## Exercise task
Would you output the whole listing below, exactly as it reads?

Structured object records
--- begin ---

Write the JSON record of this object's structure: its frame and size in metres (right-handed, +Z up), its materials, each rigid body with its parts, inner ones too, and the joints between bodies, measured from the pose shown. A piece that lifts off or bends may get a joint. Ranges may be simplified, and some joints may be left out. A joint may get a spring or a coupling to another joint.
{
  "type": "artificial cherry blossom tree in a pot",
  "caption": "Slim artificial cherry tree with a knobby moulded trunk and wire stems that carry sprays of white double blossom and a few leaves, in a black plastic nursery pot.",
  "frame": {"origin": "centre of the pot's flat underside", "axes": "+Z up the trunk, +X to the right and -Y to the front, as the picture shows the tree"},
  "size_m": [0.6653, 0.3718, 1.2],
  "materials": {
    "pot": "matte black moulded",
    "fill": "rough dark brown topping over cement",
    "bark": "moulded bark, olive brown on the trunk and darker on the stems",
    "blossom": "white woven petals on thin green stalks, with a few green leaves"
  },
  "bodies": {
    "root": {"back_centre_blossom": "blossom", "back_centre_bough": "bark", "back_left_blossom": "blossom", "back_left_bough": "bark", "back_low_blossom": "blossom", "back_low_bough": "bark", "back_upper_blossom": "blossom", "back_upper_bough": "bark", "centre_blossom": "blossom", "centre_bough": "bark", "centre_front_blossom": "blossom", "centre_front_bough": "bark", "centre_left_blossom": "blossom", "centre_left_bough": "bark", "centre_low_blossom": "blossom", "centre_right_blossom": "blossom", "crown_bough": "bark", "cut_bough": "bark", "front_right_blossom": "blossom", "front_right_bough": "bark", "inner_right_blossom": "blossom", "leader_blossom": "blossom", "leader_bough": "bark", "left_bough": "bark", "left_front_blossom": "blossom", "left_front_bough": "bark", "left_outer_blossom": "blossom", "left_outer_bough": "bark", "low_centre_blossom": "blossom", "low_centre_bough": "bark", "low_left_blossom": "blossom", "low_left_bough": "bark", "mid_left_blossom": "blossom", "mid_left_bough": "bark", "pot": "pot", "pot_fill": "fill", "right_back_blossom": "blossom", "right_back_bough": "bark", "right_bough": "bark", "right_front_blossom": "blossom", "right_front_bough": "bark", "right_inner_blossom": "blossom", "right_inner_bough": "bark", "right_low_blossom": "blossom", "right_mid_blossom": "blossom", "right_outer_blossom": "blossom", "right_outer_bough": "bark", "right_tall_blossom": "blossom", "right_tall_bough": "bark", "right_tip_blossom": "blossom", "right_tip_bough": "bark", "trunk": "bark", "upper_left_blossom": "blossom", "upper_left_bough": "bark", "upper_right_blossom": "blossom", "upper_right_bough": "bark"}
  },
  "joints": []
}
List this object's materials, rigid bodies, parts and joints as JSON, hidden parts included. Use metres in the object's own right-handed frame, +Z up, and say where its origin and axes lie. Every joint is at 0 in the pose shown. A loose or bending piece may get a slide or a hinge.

--- end ---

## Correct output
Write the JSON record of this object's structure: its frame and size in metres (right-handed, +Z up), its materials, each rigid body with its parts, inner ones too, and the joints between bodies, measured from the pose shown. A piece that lifts off or bends may get a joint. Ranges may be simplified, and some joints may be left out. A joint may get a spring or a coupling to another joint.
{
  "type": "artificial cherry blossom tree in a pot",
  "caption": "Slim artificial cherry tree with a knobby moulded trunk and wire stems that carry sprays of white double blossom and a few leaves, in a black plastic nursery pot.",
  "frame": {"origin": "centre of the pot's flat underside", "axes": "+Z up the trunk, +X to the right and -Y to the front, as the picture shows the tree"},
  "size_m": [0.6653, 0.3718, 1.2],
  "materials": {
    "pot": "matte black moulded",
    "fill": "rough dark brown topping over cement",
    "bark": "moulded bark, olive brown on the trunk and darker on the stems",
    "blossom": "white woven petals on thin green stalks, with a few green leaves"
  },
  "bodies": {
    "root": {"back_centre_blossom": "blossom", "back_centre_bough": "bark", "back_left_blossom": "blossom", "back_left_bough": "bark", "back_low_blossom": "blossom", "back_low_bough": "bark", "back_upper_blossom": "blossom", "back_upper_bough": "bark", "centre_blossom": "blossom", "centre_bough": "bark", "centre_front_blossom": "blossom", "centre_front_bough": "bark", "centre_left_blossom": "blossom", "centre_left_bough": "bark", "centre_low_blossom": "blossom", "centre_right_blossom": "blossom", "crown_bough": "bark", "cut_bough": "bark", "front_right_blossom": "blossom", "front_right_bough": "bark", "inner_right_blossom": "blossom", "leader_blossom": "blossom", "leader_bough": "bark", "left_bough": "bark", "left_front_blossom": "blossom", "left_front_bough": "bark", "left_outer_blossom": "blossom", "left_outer_bough": "bark", "low_centre_blossom": "blossom", "low_centre_bough": "bark", "low_left_blossom": "blossom", "low_left_bough": "bark", "mid_left_blossom": "blossom", "mid_left_bough": "bark", "pot": "pot", "pot_fill": "fill", "right_back_blossom": "blossom", "right_back_bough": "bark", "right_bough": "bark", "right_front_blossom": "blossom", "right_front_bough": "bark", "right_inner_blossom": "blossom", "right_inner_bough": "bark", "right_low_blossom": "blossom", "right_mid_blossom": "blossom", "right_outer_blossom": "blossom", "right_outer_bough": "bark", "right_tall_blossom": "blossom", "right_tall_bough": "bark", "right_tip_blossom": "blossom", "right_tip_bough": "bark", "trunk": "bark", "upper_left_blossom": "blossom", "upper_left_bough": "bark", "upper_right_blossom": "blossom", "upper_right_bough": "bark"}
  },
  "joints": []
}
List this object's materials, rigid bodies, parts and joints as JSON, hidden parts included. Use metres in the object's own right-handed frame, +Z up, and say where its origin and axes lie. Every joint is at 0 in the pose shown. A loose or bending piece may get a slide or a hinge.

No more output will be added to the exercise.